Social Democratic and Labour Party leader Colum Eastwood said Sinn Féin were "only now waking up to the reality that the DUP have been running rings around them in government".

But Sinn Féin president Gerry Adams TD said his party colleague had "led from the front in the executive for the last 10 years" and "always put the people and the political process first".

Justice Minister Claire Sugden said the DUP and Sinn Féin's "inability to work together" is a "fundamental flaw", and would "continue to burden the people of Northern Ireland".

"A reasonable resolution could have been achieved, which leads me to believe that this crisis goes beyond RHI and points to a more intractable situation," she said.
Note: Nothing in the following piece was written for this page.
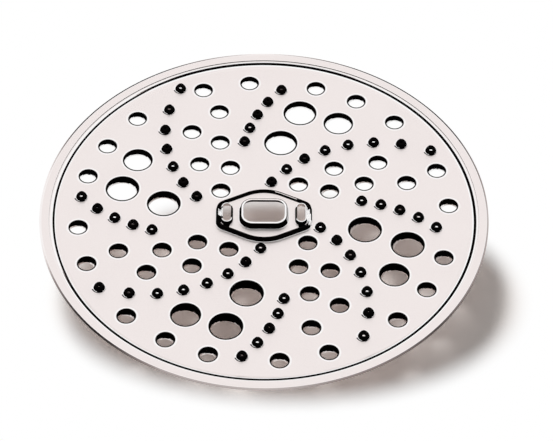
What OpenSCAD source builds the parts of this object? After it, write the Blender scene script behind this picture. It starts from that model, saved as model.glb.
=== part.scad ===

DUP MP Jeffrey Donaldson said he was unsure whether power sharing could be restored in Northern Ireland even after an election.

He told RTÉ he was "not convinced" that coalition government could happen in the next few months, adding that an election would not resolve the issues.

Sinn Féin's Máirtín Ó Muilleoir said that power sharing could be restored if "the DUP commit to the principles of the Good Friday Agreement".

"We will never rebuild credibility in these institutions unless we commit again to the promise, to the principles and to the parity of esteem that is at the very foundation and root of the Good Friday Agreement," he said.

He accused the DUP of "trampling" on the agreement.